I insisted on putting a tick in both columns (letting me listen to the guide was clearly a mistake there, the Oliver Cromwell House Museum) which Mama (who defiantly went for the hero side for old times’ sake) says is really the right answer, or rather that the question itself is wrong.
Partly, it depends on where you stand. If you are Irish, or pretty much anyone whose country was overrun by the British Empire then you have cause to see Cromwell as an unmitigated disaster. This is because the eventual restoration of the monarchy did not mean that monarchical or aristocratic power survived intact. Post interregnum, Great Britain was, for its time, a remarkably socially mobile society, and this almost certainly contributed to its success in technological and industrial advances. This, of course, contributed to its expansionist ambitions later.

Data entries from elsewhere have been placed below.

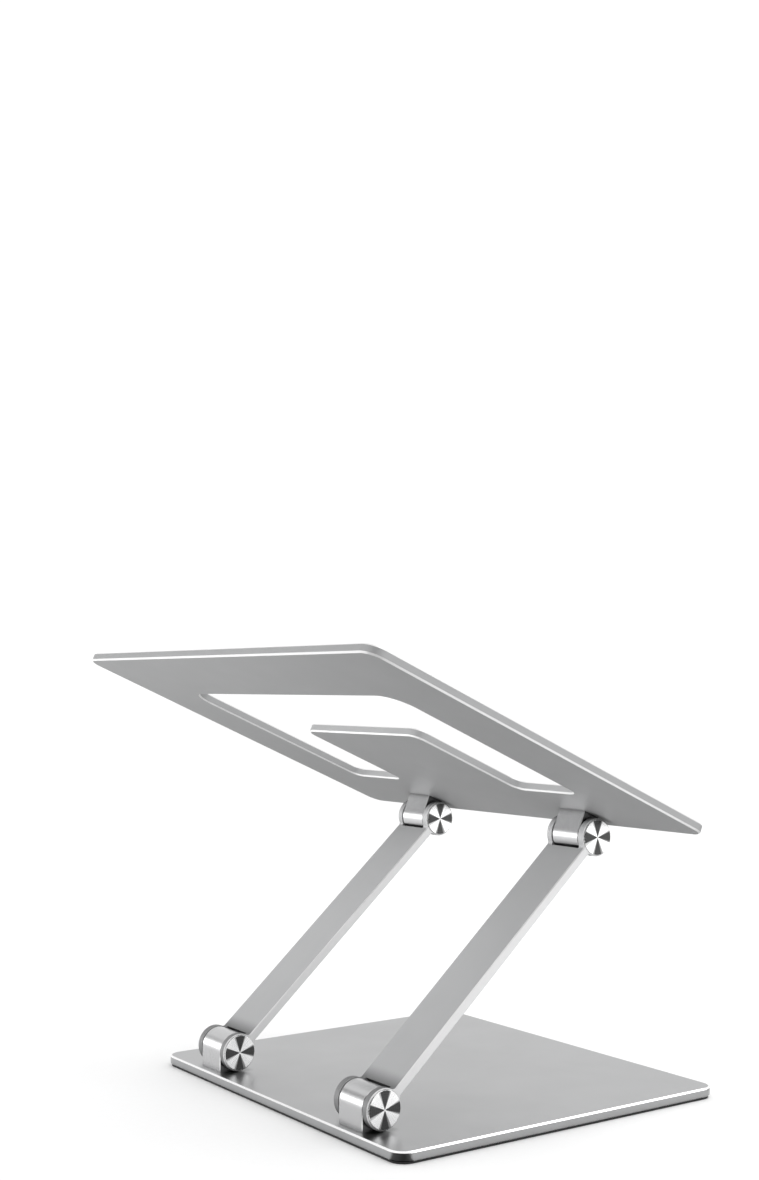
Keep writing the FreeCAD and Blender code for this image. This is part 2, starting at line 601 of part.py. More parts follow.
def write(parts, to_place):
    """Exports each node where it stands, after checking that it is made of sound closed solids."""
    for node, shape in parts.items():
        placed = to_place(shape)
        if not placed.isValid() or not placed.Solids:
            raise ValueError(f"{node} is not a sound solid")
        placed.exportStep(f"parts/{node}.step")
        print(f"{node:32s} {len(placed.Solids)} solid(s) {placed.Volume / 1000:8.2f} cm3")


os.makedirs("parts", exist_ok=True)
write(base_parts(), in_base)
for arm_side, arm_x in SIDES.items():
    write(arm_parts(arm_side, arm_x), in_arm)
write(tray_parts(), in_tray)
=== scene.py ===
"""Looks of a folding two-arm aluminium laptop stand, laid out as a Blender add-on, run as a script.

Everything is in metres in the stand's own frame: +X is the user's right, -Y points at the user, +Z is up.
"""

import json
import math

import bmesh
import bpy
from bpy.props import FloatProperty, FloatVectorProperty, IntProperty, PointerProperty
from mathutils import Euler, Matrix, Vector


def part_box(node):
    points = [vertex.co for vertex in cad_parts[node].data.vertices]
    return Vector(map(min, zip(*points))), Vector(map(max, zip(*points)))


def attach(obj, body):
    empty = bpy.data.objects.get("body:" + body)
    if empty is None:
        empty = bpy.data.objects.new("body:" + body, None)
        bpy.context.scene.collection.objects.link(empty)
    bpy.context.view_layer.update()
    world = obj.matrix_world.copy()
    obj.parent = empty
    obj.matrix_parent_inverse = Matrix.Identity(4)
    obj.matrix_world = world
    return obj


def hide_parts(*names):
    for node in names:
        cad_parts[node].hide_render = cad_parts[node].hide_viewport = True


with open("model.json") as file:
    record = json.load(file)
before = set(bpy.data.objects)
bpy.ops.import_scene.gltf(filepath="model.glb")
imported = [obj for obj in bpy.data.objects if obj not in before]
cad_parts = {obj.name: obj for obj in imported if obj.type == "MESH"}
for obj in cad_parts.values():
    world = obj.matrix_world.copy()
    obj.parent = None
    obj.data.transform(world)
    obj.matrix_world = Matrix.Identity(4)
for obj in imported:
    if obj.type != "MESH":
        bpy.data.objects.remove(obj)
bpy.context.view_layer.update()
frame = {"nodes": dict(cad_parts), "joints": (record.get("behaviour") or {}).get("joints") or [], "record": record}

bl_info = {
    "name": "Folding Laptop Stand",
    "version": (1, 0, 0),
    "blender": (4, 5, 0),
    "location": "3D View > Sidebar > Stand",
    "description": "Gives a folding aluminium laptop stand its turned hinge parts, pads, finishes and studio",
    "category": "Object",
}

MM = 0.001
SIDES = ("left", "right")
LEVELS = ("lower", "upper")


# ---------------------------------------------------------------- places taken from the frame
def joint_place(name):
    """Where a joint's axis passes, from the frame."""
    return Vector(next(joint["pos_m"] for joint in frame["joints"] if joint["name"] == name))


def mount_axis(name):
    """Direction of a mount, from the frame."""
    return Vector(next(mount["axis"] for mount in frame["record"]["mounts"] if mount["name"] == name))


LOWER_HINGE = joint_place("left_arm_lift")
UPPER_HINGE = joint_place("tray_tilt")
TRAY_NORMAL = mount_axis("left_pad_top")
TRAY_TILT = math.atan2(-TRAY_NORMAL.y, TRAY_NORMAL.z)
HINGE_PLACE = {"lower": LOWER_HINGE, "upper": UPPER_HINGE}
TRAY_FRAME = Matrix.Translation((0, UPPER_HINGE.y, UPPER_HINGE.z)) @ Matrix.Rotation(TRAY_TILT, 4, "X")


def arm_middle(side):
    """X of an arm's middle."""
    low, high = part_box(f"{side}_arm")
    return (low.x + high.x) / 2


def box_in(node, placed):
    """Lowest and highest corner of a CAD node in the frame placed, a matrix."""
    back = placed.inverted()
    points = [back @ vertex.co for vertex in frame["nodes"][node].data.vertices]
    low = Vector([min(point[axis] for point in points) for axis in range(3)])
    high = Vector([max(point[axis] for point in points) for axis in range(3)])
    return low, high


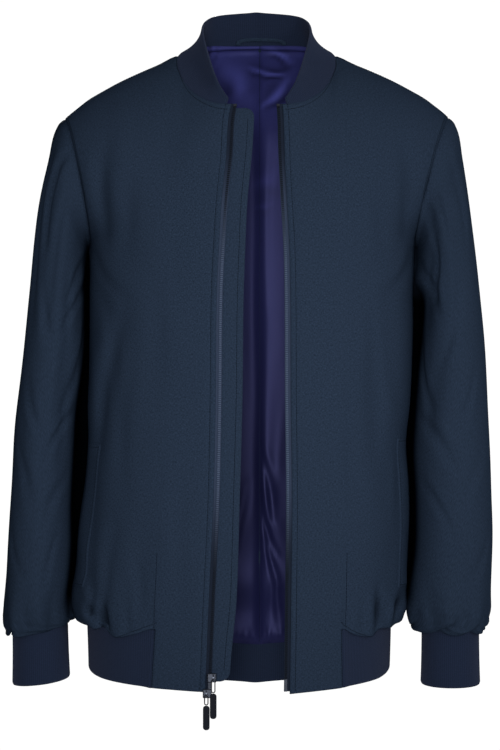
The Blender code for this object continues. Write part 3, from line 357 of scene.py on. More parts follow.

And if you are a Brit and not from somewhere at the top of the social pile to start with, you can also be bitter that the class system has survived much longer and much more rigidly than you might expect for a 21st century country because of this early flexibility.
So where are we?
Oliver Cromwell was a man who rose to a position of power through a bit of good luck and a lot of being very competent when the situation demanded it. He had principles and tried to see them through, took them farther than many people would bother with, and was willing to compromise his own comfort to do so. But when given power he did not usually go blindly after the other side. For a man whose religious convictions had led him to war and eventually to killing a king, he was extraordinarily active in promoting the freedom to worship whatever way appealed to a person’s conscience, a tolerance he extended even to Jews, long expelled from Britain.
That’s not villainy. But is it heroism?
At the same time, his actions had consequences. The proportion of the population who died in the English Civil Wars is huge, even when you compare it to some of the other ugly wars the country has been involved in. Was it worth it?
And that’s before you consider the massacres in the towns of Drogheda and Wexford. Which is certainly not heroism. But is it villainy? Out and out evidence of his basically evil nature? We recognise the brutalising effect war has on modern-day soldiers, and how sometimes the systems armies use to try to keep it in check fail. Why not understand the same processes are at work on people from the past? On Cromwell as well as the men he commanded?
Not that this is much comfort to all the dead people or any survivors, of course.
But mostly Mama thinks that people shouldn’t be encouraged into the learned helplessness of thinking of their leaders as either saviours or the cause of all their ills.
Anyway. The Oliver Cromwell House Museum in Ely is worth a look round for anyone interested in the history of the UK, the nature of power and its relationship to responsibility, and ghosts, as Cromwell is said to appear in the bedroom at the end of the tour, and the museum does its best to allow you to imagine this experience.
More information
Address: Oliver Cromwell’s House, 29 St Mary’s Street, Ely, Cambridgeshire, CB7 4HF
Opening: 10am to 5pm dailt in the summer with slightly shorter hours in the colder months.
Admission: Adults are 4.90 GBP and kids, 3.40. A family ticket is 14 GBP. There is also an Escape Room at the museum, which is what Mama understands is the British name for a Quest. Yes, she is sulking we aren’t old enough to appreciate this form of entertainment. Yet.
Getting there: Ely is a bit farther north of Cambridge up the A10 or the A14. There’s no parking at the Oliver Cromwell House Museum itself, but there are a number of free car parks in Ely and the one we were in was just a few minutes’ walk away.
Ely’s train station can take you to London King’s Cross or Cambridge, Norwich and the Midlands. It’s a fifteen minute walk to the House from there.